Verizon wants to work with regulators, Maguire said, describing conversations with New York PSC commissioners. New York PSC Telecom Director Chad Hume recounted Voice Link negotiations during an April 18 PSC meeting, according to the transcript: “[Voice Link] cannot accommodate DSL, fax, or alarm services. However, Verizon indicates that it does support relay for TTY or tele typewriter services which are designed for persons with hearing or speech disabilities. We expect the voice telephone service on Fire Island, including Voice Link, will continue to be provided under the oversight of the PSC and will be subject to requirements for 911, service quality, rates, outage reporting, and other aspects of our regulations.” The PSC declined comment on Voice Link.

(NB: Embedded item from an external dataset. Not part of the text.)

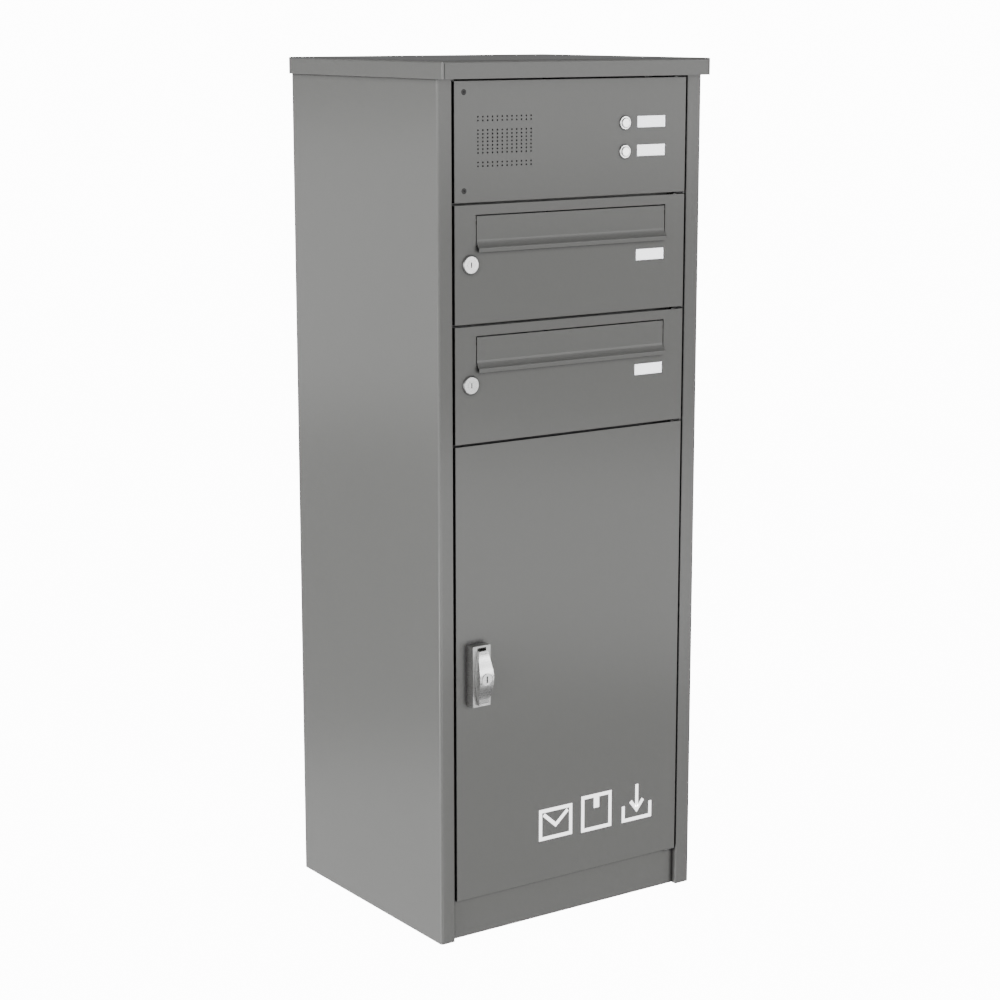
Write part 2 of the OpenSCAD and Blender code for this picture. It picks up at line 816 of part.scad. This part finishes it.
module handle_screws() {
    y = front + sheet + back_plate_t;
    color(steel) for (side = [-1, 1]) difference() {
        union() {
            rod_along_y(handle_x, handle_z + side * handle_screw_dz, front - 8, y, 2.5);
            rod_along_y(handle_x, handle_z + side * handle_screw_dz, y, y + 2.8, 4.5, 3.6);
        }
        hex_along_y(handle_x, handle_z + side * handle_screw_dz, y + 1.2, y + 4, 3);
    }
}

// Height of the lever's face above the base, along its length
function lever_face(s) = lever_low + (lever_high - lever_low) * pow(cos(s * 90), 2);
function lever_half_w(s) = (lever_end_w + (lever_mid_w - lever_end_w) * cos(s * 90)) / 2;

module handle_lever() {
    base = front - handle_t - lever_gap;
    half = lever_len / 2;
    steps = 16;
    side_view = concat([[base, -half], [base, half]],
        [for (i = [steps:-1:-steps]) let (s = i / steps) [base - lever_face(s), s * half]]);
    face_view = concat([for (i = [-steps:steps]) let (s = i / steps) [-lever_half_w(s), s * half]],
        [for (i = [steps:-1:-steps]) let (s = i / steps) [lever_half_w(s), s * half]]);
    color(steel) difference() {
        intersection() {
            translate([0, 0, handle_z]) along_x(handle_x - lever_mid_w, 2 * lever_mid_w)
                polygon(side_view);
            translate([handle_x, 0, handle_z]) along_y(base - 20, 21) polygon(face_view);
        }
        rod_along_y(handle_x, handle_z, base - 20, base - 3, key_core_r + running);
    }
}

module handle_spindle() {
    shoulder = front + sheet + back_plate_t + 5;
    color(zinc) {
        rod_along_y(handle_x, handle_z, front - handle_t - lever_gap, shoulder,
            spindle_r - 0.06);
        block(handle_x - 4, handle_x + 4, shoulder - eps, front + 26, handle_z - 4, handle_z + 4);
    }
}

module latch_cam() {
    y = front + jamb_d + 1;
    color(zinc) {
        cam_plate(handle_x, handle_z, y, 3, 18, latch_len, 8);
        difference() {
            hex_along_y(handle_x, handle_z, y + 3, y + 7, 14);
            block(handle_x - 4, handle_x + 4, y, y + 9, handle_z - 4, handle_z + 4);
        }
    }
}

module handle_lock_core() {
    face = front - handle_t - lever_gap - lever_high;
    color(steel) difference() {
        union() {
            rod_along_y(handle_x, handle_z, face + 1.4, front - handle_t - lever_gap - 3,
                key_core_r);
            rod_along_y(handle_x, handle_z, face - 0.2, face + 1.4, key_core_r - 0.8);
        }
        block(handle_x - 1.2, handle_x + 1.2, face - 1, face + 8, handle_z - 5, handle_z + 5);
    }
}

// ---- One call for each node ----
side_panel_left();
side_panel_right();
back_panel();
back_panel_rivets();
roof_cap();
roof_fixings();
ceiling_panel();
intercom_shelf();
letterbox_shelf();
parcel_top_shelf();
upper_letterbox_tray();
lower_letterbox_tray();
parcel_floor();
base_plate();
plinth_panel();
hinge_brackets();
hinge_pins();
stop_brackets();
stop_pads();
cable_conduit();
intercom_panel();
intercom_panel_bushes();
intercom_panel_screws();
speaker_bracket();
intercom_module();
bell_bezels();
bell_switches();
bell_name_windows();
bell_name_cards();
bell_leads();
bell_button_upper();
bell_button_lower();
upper_letterbox_door();
upper_door_bushes();
upper_flap_rod();
upper_lock_housing();
upper_name_window();
upper_name_card();
upper_flap();
upper_lock_core();
upper_lock_cam();
lower_letterbox_door();
lower_door_bushes();
lower_flap_rod();
lower_lock_housing();
lower_name_window();
lower_name_card();
lower_flap();
lower_lock_core();
lower_lock_cam();
parcel_door();
parcel_door_bushes();
parcel_door_stiffener();
handle_base();
handle_back_plate();
handle_screws();
handle_lever();
handle_spindle();
latch_cam();
handle_lock_core();
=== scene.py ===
import json
import math

import bmesh
import bpy
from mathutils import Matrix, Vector


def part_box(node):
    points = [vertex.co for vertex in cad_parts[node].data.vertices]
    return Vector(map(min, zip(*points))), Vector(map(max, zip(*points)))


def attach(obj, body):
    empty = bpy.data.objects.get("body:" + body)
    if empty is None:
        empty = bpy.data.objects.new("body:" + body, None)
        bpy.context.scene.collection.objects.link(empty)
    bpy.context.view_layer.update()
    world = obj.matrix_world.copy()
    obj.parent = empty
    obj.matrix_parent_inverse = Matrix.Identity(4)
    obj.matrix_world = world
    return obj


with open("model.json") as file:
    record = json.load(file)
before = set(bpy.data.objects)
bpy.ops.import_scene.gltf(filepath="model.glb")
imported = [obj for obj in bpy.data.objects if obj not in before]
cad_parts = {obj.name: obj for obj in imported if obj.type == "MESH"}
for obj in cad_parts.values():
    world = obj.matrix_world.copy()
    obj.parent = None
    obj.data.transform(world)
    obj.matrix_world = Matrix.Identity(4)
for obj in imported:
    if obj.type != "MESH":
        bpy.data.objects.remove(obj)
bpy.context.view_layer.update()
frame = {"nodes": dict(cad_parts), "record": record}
NODES = frame["nodes"]

MM = 0.001
GAP_REACH = 8 * MM  # gaps and corners narrower than this get painted shade
GAP_DARK, GAP_LIGHT = 0.55, 0.95  # open share of the surroundings: full painted shade, no painted shade
# colour of the shade painted into gaps and corners
GAP_SHADE_TONE = (0.004, 0.004, 0.004)
EDGE_RADIUS = 0.7 * MM  # painted edges look rounded by this much
PRINT_PROUD = 0.15 * MM  # the prints stand this far off the door
PRINT_LINE = 5.5  # line width of the prints, mm
FLOOR_DROP = 0.8 * MM  # the floor lies this far below the unit's feet

# ---------------------------------------------------------------- places from the frame


def low(node):
    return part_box(node)[0]


FRONT = low("parcel_door").y  # plane of all the fronts

# ---------------------------------------------------------------- material helpers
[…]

Hume described over 3,000 notes Verizon has sent Fire Island customers to notify them of Voice Link and begin installations, as well as an information booth Verizon set up. None of the regulators “want the rules to stifle the innovation,” Maguire said. The regulatory status of Voice Link, on a state-by-state level, remains to be seen, he said. He emphasized that Verizon would still need to take care of customers regardless of regulation level. He pointed to Verizon Wireless, “unregulated, for the most part,” yet still taking care of customers and attracting new ones.

Voice Link has received plenty of testing and “stakeholdering,” Maguire said. He has talked to regulators and unions and been on the ground after Sandy hit, he said. Verizon arranged for a “blind taste test type” trial of Voice Link with 40,000 customers in another company’s territory with unbranded devices, he said. That trial allowed people to rate traditional copper landline service as well as Voice Link. Consumers “gave copper a little better score on Day 1,” Maguire said. But on the second day, it rained, and “the copper sounded like hell -- it was noisy and static-y.” The ratings strongly favored Voice Link then, he said.